= DO THIS =
Output exactly the lines that run from the line containing "Keep writing the three.js" through the line containing "return np.array([noise.noise(Vector(p) *", with both ends included.

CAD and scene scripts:
[Begin]

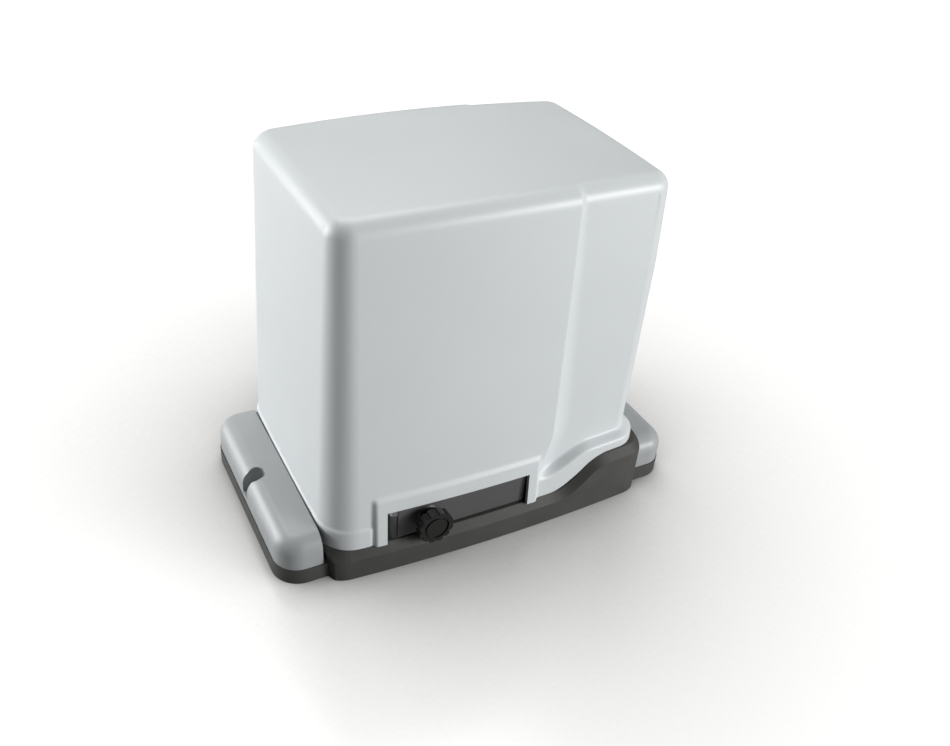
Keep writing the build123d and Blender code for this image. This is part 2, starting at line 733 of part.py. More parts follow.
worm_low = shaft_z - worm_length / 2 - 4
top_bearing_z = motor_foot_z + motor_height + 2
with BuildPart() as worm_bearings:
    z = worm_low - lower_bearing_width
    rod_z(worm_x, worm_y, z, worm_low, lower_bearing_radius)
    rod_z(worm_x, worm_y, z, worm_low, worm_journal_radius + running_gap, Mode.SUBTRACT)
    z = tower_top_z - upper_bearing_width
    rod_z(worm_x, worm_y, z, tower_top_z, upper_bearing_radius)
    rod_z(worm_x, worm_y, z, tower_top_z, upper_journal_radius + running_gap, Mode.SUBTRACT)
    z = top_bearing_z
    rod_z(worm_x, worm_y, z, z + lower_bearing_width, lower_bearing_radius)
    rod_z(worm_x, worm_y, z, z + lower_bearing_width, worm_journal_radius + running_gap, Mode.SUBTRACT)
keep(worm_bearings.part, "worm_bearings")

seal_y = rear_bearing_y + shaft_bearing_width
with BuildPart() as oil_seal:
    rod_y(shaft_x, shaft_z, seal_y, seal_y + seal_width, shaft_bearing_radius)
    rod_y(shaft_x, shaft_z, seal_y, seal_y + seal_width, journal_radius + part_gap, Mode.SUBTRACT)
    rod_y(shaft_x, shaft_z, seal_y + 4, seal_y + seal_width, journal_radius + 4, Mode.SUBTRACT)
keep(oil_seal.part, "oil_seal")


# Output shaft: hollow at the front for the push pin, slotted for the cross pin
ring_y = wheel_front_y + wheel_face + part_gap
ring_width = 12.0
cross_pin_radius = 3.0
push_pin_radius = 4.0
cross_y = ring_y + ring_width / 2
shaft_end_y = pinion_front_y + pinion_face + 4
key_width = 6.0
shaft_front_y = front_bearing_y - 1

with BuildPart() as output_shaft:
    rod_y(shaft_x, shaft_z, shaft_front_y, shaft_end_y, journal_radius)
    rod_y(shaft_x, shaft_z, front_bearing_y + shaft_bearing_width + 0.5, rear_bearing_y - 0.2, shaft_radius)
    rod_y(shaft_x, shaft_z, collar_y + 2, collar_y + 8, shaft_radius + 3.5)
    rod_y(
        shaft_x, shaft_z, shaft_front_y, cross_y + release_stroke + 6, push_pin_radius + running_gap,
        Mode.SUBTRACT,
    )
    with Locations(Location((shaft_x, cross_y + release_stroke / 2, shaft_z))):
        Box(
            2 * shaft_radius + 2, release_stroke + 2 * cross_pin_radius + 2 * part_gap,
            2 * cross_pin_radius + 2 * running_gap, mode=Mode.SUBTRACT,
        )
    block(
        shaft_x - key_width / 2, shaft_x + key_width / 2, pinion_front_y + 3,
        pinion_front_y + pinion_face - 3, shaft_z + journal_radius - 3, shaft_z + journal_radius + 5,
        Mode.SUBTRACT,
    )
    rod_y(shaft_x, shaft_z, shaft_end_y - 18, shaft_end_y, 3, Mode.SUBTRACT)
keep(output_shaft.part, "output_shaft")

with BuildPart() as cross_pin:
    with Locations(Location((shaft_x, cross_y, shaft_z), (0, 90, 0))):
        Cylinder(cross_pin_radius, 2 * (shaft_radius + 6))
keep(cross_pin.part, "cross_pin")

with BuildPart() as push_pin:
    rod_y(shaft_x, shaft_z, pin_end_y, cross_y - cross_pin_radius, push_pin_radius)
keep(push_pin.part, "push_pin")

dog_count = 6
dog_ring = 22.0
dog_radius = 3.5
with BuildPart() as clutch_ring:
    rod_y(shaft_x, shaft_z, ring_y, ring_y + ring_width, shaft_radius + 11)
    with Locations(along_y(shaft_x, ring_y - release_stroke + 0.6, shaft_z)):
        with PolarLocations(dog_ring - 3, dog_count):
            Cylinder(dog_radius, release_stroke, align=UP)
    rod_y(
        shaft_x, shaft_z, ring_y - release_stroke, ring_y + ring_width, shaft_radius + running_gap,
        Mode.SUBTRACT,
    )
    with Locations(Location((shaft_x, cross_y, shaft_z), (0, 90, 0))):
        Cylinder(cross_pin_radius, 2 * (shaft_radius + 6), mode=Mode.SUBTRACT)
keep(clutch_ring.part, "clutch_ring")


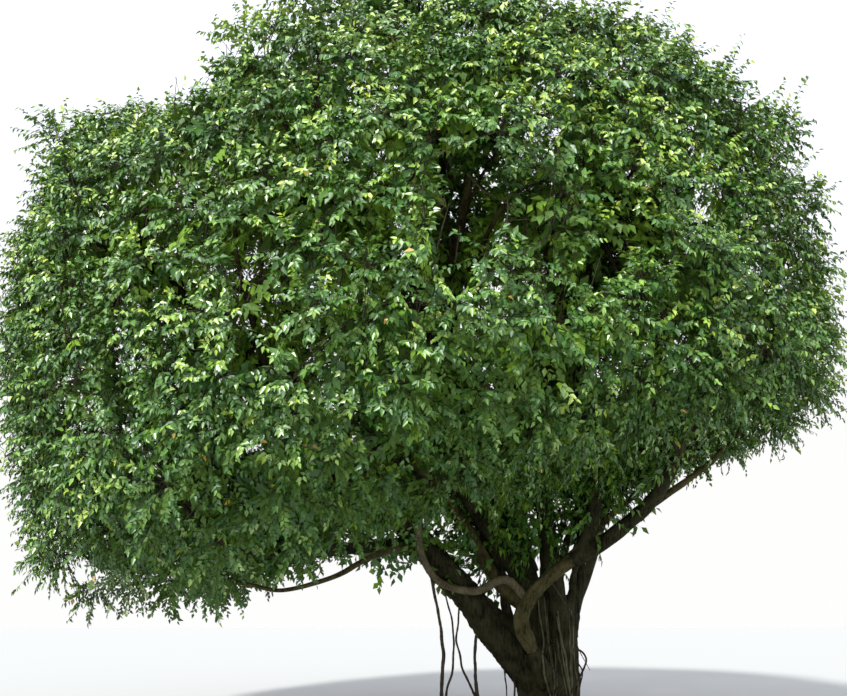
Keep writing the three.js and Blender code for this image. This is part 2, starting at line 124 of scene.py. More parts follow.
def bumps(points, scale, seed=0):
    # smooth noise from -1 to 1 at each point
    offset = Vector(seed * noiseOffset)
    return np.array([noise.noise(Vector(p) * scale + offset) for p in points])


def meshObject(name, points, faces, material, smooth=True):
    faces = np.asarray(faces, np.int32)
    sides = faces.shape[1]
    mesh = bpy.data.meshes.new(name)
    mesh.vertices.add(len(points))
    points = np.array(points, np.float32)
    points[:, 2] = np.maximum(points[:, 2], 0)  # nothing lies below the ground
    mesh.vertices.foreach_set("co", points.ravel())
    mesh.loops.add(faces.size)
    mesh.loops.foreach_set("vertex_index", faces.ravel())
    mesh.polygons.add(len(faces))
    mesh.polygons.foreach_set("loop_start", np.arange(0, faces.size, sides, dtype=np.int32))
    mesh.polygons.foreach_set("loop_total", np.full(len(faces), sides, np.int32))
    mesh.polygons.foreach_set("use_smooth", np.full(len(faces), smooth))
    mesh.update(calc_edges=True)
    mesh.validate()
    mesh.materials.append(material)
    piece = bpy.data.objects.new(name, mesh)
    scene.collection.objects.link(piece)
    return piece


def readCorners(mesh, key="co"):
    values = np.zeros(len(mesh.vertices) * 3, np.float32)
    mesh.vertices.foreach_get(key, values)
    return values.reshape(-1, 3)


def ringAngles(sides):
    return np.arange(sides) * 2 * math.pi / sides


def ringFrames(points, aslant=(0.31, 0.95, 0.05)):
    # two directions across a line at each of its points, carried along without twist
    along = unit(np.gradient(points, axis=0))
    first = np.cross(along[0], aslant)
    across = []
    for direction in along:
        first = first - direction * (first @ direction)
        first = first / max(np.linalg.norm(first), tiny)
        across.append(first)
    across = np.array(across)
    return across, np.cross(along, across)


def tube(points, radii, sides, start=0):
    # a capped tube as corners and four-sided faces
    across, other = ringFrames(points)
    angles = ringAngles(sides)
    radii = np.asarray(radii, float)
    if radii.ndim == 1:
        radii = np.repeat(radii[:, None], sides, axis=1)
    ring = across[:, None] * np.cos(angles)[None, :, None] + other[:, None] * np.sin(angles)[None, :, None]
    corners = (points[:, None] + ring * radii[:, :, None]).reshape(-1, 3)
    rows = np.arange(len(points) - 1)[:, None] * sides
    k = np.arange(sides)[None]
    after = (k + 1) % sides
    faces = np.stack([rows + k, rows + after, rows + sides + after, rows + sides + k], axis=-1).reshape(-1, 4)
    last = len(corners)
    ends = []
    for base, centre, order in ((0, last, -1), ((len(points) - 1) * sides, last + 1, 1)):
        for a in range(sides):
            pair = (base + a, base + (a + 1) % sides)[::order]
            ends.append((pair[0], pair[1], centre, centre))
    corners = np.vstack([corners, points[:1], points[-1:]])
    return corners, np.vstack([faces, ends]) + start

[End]

= EXERCISE RESULT =
Keep writing the three.js and Blender code for this image. This is part 2, starting at line 124 of scene.py. More parts follow.
def bumps(points, scale, seed=0):
    # smooth noise from -1 to 1 at each point
    offset = Vector(seed * noiseOffset)
    return np.array([noise.noise(Vector(p) * scale + offset) for p in points])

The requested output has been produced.